Don’t get me wrong. I don’t blame the equipment. After all, I’m the one in charge of it. I don’t blame Mother Nature for the conditions that have been served to us. She’s doing her absolute best against everything that people on planet Earth throw at her. I don’t blame myself either. Because why would I? Each and every contributing factor here is insufficient on its own. They are ingredients, multiplying variables, but not the reasons.
Negligence
This is it.
A minor tumble in 2023 sure was just a jingle bell, a write-off on the grounds of “shit happens”. There were a few more that could perhaps be enough to build a beautiful blood-stained carillon for a Sunday morning dirt church.

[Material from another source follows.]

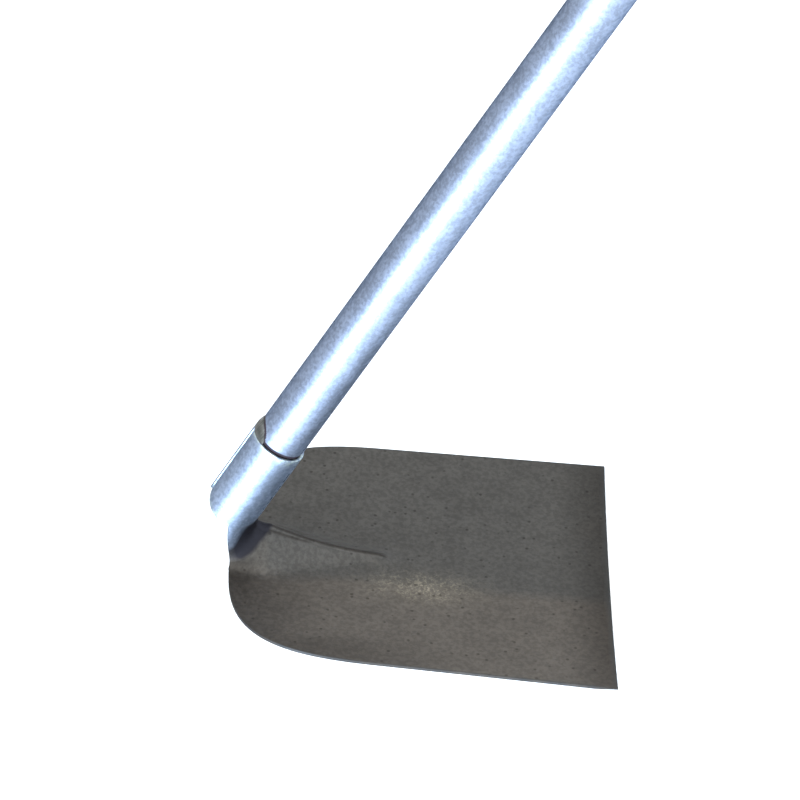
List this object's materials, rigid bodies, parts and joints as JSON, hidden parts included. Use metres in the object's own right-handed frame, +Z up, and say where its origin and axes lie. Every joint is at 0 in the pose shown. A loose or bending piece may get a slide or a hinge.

But the confession text I’ve written with my own hands and sent out on Wednesday night — this is it, the Tsar Bell.
Things I could’ve/should’ve done:
- Adjust tire pressure.
- Pick a different line.
- Focus on the body position.
- All of the above.
- Or whatever.
In fact, the correct answer is number five. I could’ve done all of it, or I could’ve done at least something. It could’ve prevented the incident, or it could’ve made no difference. The problem is that I felt something’s off, I acknowledged it, and yet I didn’t lift a finger. It was stupid, and I’m intolerant of that.
I want to go back to that trailhead, where the blueberries and cranberries grow. I might pick a different path. Or I might retrace the ones I’ve already been to. Hopefully, with more curiosity and explorative thinking applied at every step. I might end up in ICU again, but I want to know that I’ve done everything in my power to prevent that.